### PROMPT
Tally the lines with the word "piece" and report the number alone.

[Start of DATA SECTION]

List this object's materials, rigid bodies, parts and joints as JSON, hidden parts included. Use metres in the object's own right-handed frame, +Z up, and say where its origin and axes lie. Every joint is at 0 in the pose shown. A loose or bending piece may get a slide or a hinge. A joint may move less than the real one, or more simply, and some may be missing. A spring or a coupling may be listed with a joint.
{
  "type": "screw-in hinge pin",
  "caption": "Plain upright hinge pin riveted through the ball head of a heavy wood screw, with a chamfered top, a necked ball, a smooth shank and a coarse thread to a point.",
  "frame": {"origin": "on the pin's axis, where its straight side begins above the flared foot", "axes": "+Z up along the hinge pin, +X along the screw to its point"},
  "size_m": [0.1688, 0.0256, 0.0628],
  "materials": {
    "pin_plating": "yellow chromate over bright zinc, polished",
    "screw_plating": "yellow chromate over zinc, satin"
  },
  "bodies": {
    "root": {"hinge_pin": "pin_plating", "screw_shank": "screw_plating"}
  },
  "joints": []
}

[End of DATA SECTION]
[Start of DATA SECTION]

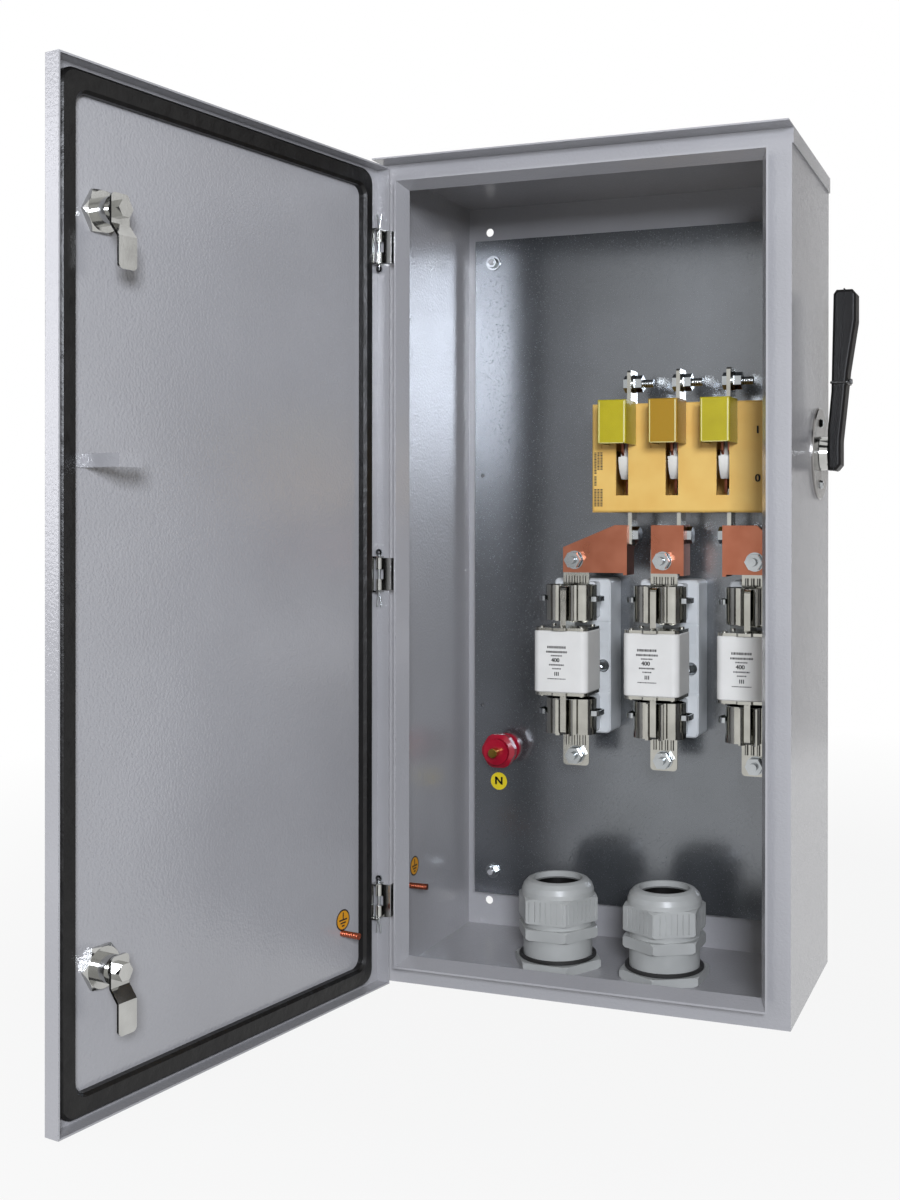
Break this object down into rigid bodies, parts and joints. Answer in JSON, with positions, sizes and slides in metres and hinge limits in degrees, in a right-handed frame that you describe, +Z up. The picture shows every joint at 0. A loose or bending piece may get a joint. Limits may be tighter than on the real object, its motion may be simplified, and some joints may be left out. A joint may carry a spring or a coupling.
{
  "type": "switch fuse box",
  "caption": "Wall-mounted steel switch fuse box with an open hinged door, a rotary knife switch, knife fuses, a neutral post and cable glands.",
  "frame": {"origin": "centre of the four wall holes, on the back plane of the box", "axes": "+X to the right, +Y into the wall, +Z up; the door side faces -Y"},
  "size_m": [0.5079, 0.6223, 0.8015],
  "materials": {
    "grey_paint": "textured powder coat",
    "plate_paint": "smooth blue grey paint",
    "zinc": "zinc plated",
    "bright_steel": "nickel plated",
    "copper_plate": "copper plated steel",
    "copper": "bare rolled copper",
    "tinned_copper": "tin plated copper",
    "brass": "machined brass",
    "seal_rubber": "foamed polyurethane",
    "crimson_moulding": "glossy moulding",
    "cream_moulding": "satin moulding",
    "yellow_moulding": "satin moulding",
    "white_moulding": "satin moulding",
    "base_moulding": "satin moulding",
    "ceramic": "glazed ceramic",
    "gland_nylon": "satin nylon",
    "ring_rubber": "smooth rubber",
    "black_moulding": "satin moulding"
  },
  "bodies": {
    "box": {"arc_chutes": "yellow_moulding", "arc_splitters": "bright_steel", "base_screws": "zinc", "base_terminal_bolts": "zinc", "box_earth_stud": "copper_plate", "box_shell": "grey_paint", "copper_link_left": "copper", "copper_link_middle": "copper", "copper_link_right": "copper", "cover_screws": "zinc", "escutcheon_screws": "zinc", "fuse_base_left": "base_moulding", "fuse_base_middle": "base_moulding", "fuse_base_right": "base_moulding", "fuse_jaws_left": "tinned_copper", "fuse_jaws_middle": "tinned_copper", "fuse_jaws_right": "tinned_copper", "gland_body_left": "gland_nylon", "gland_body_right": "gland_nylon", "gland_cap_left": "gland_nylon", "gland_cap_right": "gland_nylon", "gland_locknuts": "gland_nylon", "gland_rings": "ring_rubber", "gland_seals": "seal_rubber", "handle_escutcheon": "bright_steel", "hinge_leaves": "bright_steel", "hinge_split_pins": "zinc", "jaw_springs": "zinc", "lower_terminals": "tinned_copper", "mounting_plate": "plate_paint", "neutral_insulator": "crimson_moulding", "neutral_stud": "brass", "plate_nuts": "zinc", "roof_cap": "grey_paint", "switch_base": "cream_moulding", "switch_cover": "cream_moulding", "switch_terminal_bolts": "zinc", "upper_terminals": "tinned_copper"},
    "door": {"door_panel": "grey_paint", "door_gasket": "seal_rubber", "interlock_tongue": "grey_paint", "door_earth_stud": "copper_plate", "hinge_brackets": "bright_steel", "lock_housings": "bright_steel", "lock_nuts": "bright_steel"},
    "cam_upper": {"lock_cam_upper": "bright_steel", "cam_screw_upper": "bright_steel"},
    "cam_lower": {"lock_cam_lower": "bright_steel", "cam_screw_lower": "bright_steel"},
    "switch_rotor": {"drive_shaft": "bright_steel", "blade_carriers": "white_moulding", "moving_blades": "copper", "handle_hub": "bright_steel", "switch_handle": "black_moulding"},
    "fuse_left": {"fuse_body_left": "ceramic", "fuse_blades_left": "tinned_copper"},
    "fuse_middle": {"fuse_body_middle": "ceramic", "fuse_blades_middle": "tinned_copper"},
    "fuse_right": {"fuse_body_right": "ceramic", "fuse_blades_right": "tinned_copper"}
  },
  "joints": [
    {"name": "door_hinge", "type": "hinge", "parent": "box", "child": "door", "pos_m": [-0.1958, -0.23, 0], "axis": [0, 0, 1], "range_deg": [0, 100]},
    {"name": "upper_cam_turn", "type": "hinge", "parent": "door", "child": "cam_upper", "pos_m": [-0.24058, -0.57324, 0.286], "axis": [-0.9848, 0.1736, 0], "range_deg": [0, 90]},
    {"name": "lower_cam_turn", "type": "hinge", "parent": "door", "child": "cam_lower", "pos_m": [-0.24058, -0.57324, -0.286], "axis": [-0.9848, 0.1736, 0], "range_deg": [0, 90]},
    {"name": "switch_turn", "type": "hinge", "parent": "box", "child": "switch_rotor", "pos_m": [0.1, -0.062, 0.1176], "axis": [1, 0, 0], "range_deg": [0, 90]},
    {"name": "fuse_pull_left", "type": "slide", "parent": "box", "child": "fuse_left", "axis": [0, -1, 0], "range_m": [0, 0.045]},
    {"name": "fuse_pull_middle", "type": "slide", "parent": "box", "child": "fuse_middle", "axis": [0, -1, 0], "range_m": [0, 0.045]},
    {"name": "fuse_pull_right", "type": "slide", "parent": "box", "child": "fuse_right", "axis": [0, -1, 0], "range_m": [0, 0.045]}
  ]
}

[End of DATA SECTION]
[Start of DATA SECTION]

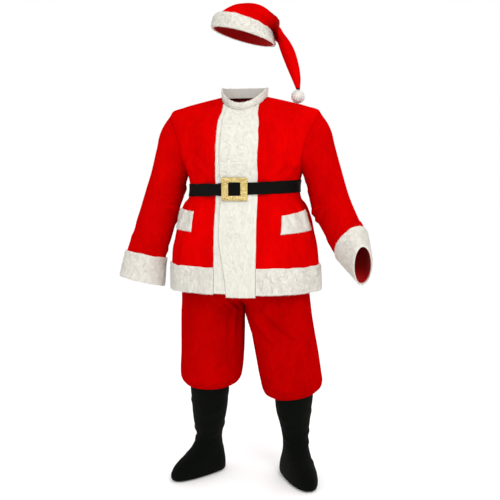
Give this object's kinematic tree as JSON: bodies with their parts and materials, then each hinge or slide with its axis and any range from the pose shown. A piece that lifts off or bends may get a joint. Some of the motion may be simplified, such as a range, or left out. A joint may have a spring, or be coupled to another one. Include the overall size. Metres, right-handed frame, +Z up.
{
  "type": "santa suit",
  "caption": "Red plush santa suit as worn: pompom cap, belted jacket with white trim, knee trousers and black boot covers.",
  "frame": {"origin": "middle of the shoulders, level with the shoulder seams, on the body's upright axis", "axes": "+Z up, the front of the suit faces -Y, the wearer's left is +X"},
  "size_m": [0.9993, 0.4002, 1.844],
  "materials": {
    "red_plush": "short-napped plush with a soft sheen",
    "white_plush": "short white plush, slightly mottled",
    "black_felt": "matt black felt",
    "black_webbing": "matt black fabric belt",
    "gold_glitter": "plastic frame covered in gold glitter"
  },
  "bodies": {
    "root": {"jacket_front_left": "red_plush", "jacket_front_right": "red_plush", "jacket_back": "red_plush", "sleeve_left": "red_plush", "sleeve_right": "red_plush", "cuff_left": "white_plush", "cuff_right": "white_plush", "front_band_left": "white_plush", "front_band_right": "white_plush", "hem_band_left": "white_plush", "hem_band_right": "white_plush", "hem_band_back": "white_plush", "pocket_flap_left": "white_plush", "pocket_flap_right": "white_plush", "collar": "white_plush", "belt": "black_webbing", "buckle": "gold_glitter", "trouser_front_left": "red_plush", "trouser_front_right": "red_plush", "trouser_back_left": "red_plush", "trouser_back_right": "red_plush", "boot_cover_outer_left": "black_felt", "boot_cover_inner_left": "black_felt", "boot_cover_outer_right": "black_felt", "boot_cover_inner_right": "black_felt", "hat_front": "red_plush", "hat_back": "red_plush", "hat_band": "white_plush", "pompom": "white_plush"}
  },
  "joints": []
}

[End of DATA SECTION]

### EXERCISE RESPONSE
3